Last updated: May 16, 2022
Oxycodone, Oxycontin, and Fentanyl are three of the most widely abused synthetic opioids causing tens of thousands of drug-related deaths in the United States every year. Synthetic opioids are substances that are synthesized and act on the same targets in the brain as natural opioids. Natural opioid drugs, such as morphine, heroin, and codeine, come from natural opium alkaloids and are just as deadly.
The painkiller epidemic that has plagued our nation for decades is also the reason for an increased level of opium abuse in the United States. Addicts are turning to opium because it’s cheap and easy to find.
The reasons that they are switching their drug of choice include:
- The highly addictive nature of opium
- Opium can’t be laced or mixed with other drugs
With fentanyl pouring into our country across the open border, the final bullet point speaks volumes. Drug dealers are buying up the extremely toxic substance because it’s cheap. They mix it into other drugs—say cocaine or meth, for instance—to increase the amount of merchandise they have for sale. Their customers are dying because of it. Some are choosing to use opium because it’s impossible to meddle with the merchandise.
Signs of opium use
Opium is a highly addictive narcotic and users often combine it with other dangerous drugs. The physical signs that someone is abusing opium in the workplace are:
- Constricted pupils
- Little or no appetite
- Flushing of the face and neck
- Dry mouth and dry mucous membranes in the nose
- Respiratory depression—a very dangerous symptom that could be a sign of overdose
Opium can be injected but others choose to smoke it. Therefore, if you notice that someone has a sweet smoky smell about them, it could be a sign of opium use. Keep your eyes open for other symptoms to present themselves.
The behavioral signs of opium abuse are telling as well. People often appear intoxicated or in a dream-like state. These are more noticeable when the person is also exhibiting the physical symptoms listed above.
Other behavioral symptoms of opium abuse are:
- Dizziness/lack of coordination
- Relaxation—when they’re supposed to be working
- Hostility toward anyone asking about drug abuse
- Secretive behavior
- A change in friendships
- A change in appearance
Mood swings are also common because the user feels relaxed and euphoric during the time of impairment. However, when it starts to wear off, they feel irritable and depressed.
Also, opium prevents the user from feeling pain when under its effects but it causes their pain tolerance to become extremely low when they don’t have the drug in their system.
The brain builds up a tolerance to opium. That means that as time passes, larger doses of the drug are required for the user to obtain the desired effect. The risk of overdose continues to grow with each increased dose.
This can be especially dangerous for someone who has tried to abstain from use for a period of time because if they use the dose they were using when they quit, it’s likely to cause an overdose.

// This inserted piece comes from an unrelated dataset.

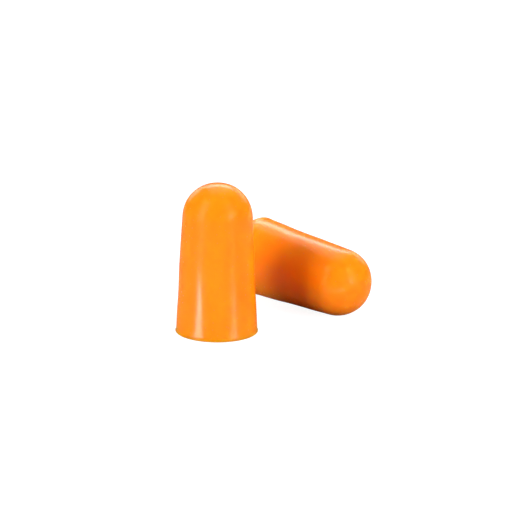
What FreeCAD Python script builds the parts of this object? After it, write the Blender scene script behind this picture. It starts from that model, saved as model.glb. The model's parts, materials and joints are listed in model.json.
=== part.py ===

Signs of opium overdose include:
- Slowed heart rate
- Excess sweating or chills
- Incoherent speech
- Disorganized thought patterns
- Bizarre behavior
- Loss of consciousness
- Respiratory distress
Suboxone can buy some time
If you suspect that someone in the workplace is overdosing on opium or any of its derivatives, check their pockets for a can of Suboxone. Narcan is another popular brand name. Addicts carry it because it is specifically designed to block opiates from triggering chemical reactions in the brain.
It reverses the effects of the drug for a short time. The length of time that it works depends on how the individual’s body metabolizes the drug. Hopefully, it allows time for EMTs to arrive on the scene.
Being prepared is half the battle
The fact that you clicked on this article shows that you want to be able to identify drug use within your company. Subsequently, that proves that you want to do all you can to provide a safe work environment for your employees.
Someone who uses drugs is at increased risk of causing or being involved in an accident—and so is everyone working around them. Moreover, drugs in the workplace cost business owners millions of dollars every year.
That’s because they lose money due to increased absenteeism and higher medical costs. Drug users are known for their inability to hold a job too. Training someone for a position only to turn around and train someone new for the same position gets costly.
Do you have a drug-free program in place? If not, you should consider it.
One reason is that when people who use drugs learn there’s going to be a pre-employment drug test, they probably won’t even apply. Additionally, some states offer employers lower workers’ compensation premiums with drug-free programs in place.
Before you begin employee drug testing, you should have all your policies and procedures documented in writing. Provide training for your management team so they can learn what the program entails. Hold a class on recognizing signs and symptoms of drug use too.
Lastly, make sure that you inform your employees that you’ll begin employee drug testing in advance. Remember, the majority of employees don’t use drugs. The news that you’re starting a drug-free program will be well received. And, if shortly after you make your announcement, there’s a rash of resignations—good riddance.